▶ [DATA EXCERPT]:
━━━

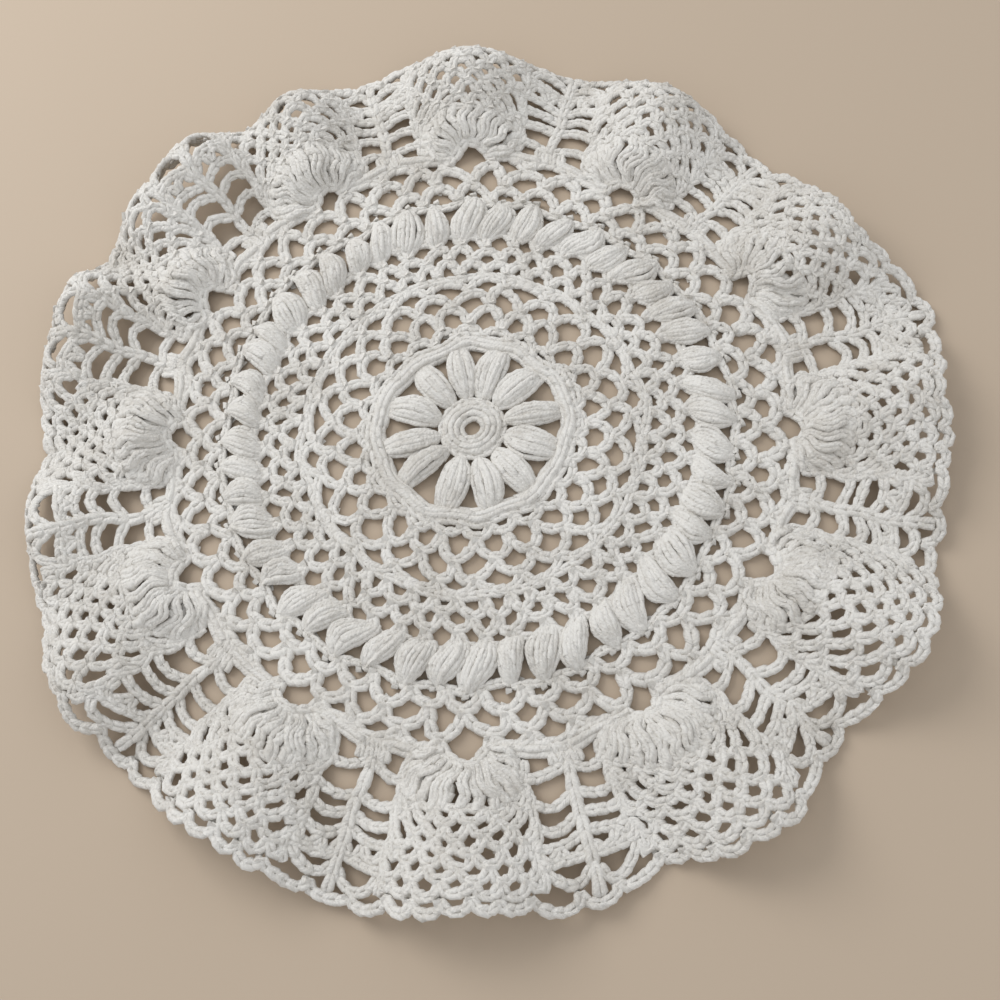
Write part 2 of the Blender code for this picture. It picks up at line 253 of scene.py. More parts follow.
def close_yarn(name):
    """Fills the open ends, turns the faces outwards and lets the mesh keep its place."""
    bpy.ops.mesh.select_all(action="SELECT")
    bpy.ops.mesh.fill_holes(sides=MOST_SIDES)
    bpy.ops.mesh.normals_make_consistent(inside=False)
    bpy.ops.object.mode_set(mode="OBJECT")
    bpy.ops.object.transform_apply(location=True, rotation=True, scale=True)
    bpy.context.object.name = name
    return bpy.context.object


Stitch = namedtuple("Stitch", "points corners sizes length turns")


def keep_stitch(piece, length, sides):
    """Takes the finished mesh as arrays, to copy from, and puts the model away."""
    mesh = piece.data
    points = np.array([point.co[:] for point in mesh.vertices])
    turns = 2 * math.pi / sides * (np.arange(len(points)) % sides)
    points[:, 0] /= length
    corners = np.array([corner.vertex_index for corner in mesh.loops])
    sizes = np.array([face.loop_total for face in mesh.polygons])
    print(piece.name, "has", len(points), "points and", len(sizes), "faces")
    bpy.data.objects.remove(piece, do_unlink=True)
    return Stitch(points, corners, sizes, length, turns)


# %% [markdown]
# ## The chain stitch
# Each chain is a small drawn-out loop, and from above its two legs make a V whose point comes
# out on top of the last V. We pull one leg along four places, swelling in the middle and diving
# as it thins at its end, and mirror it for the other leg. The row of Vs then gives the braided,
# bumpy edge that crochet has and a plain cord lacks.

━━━

▶ [WORK TO DO]: The lines from the top of the data above down to the line containing "corners sizes length" are to be copied exactly; no other line should appear.

▶ [WRITTEN REPLY]:
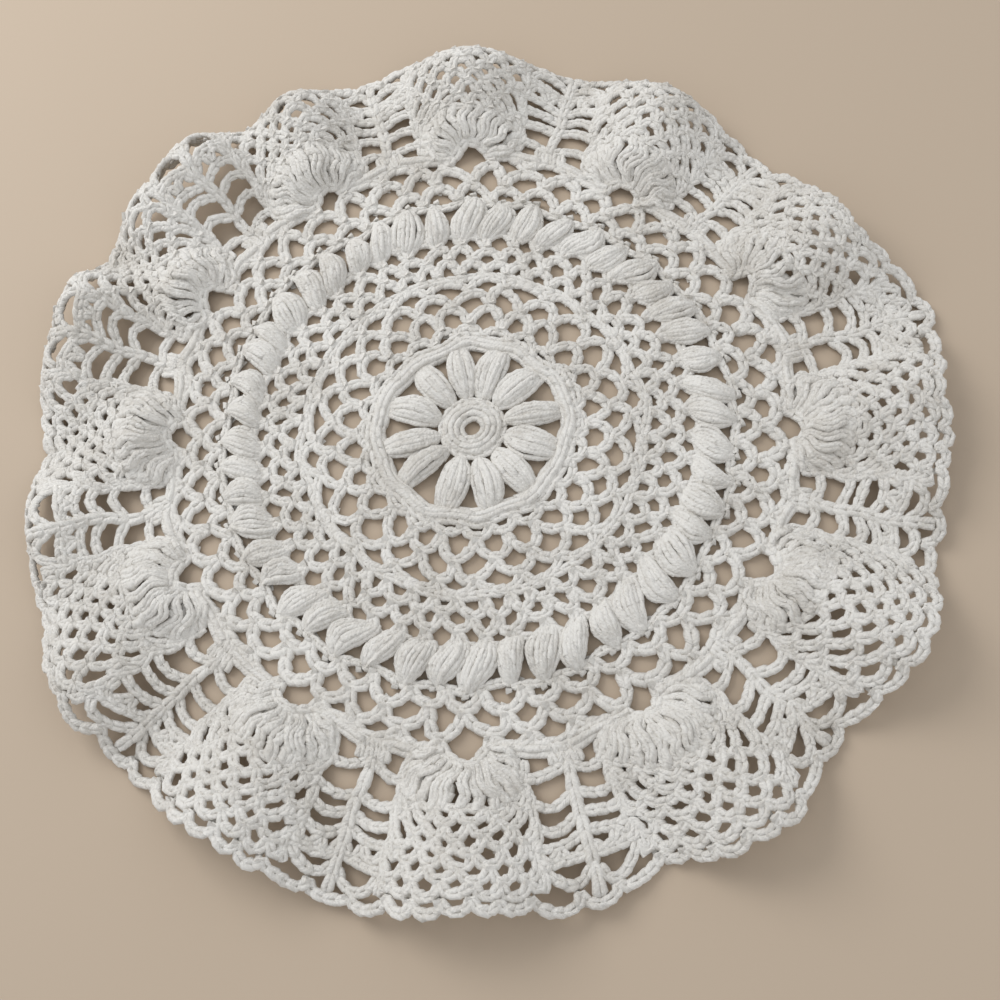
Write part 2 of the Blender code for this picture. It picks up at line 253 of scene.py. More parts follow.
def close_yarn(name):
    """Fills the open ends, turns the faces outwards and lets the mesh keep its place."""
    bpy.ops.mesh.select_all(action="SELECT")
    bpy.ops.mesh.fill_holes(sides=MOST_SIDES)
    bpy.ops.mesh.normals_make_consistent(inside=False)
    bpy.ops.object.mode_set(mode="OBJECT")
    bpy.ops.object.transform_apply(location=True, rotation=True, scale=True)
    bpy.context.object.name = name
    return bpy.context.object


Stitch = namedtuple("Stitch", "points corners sizes length turns")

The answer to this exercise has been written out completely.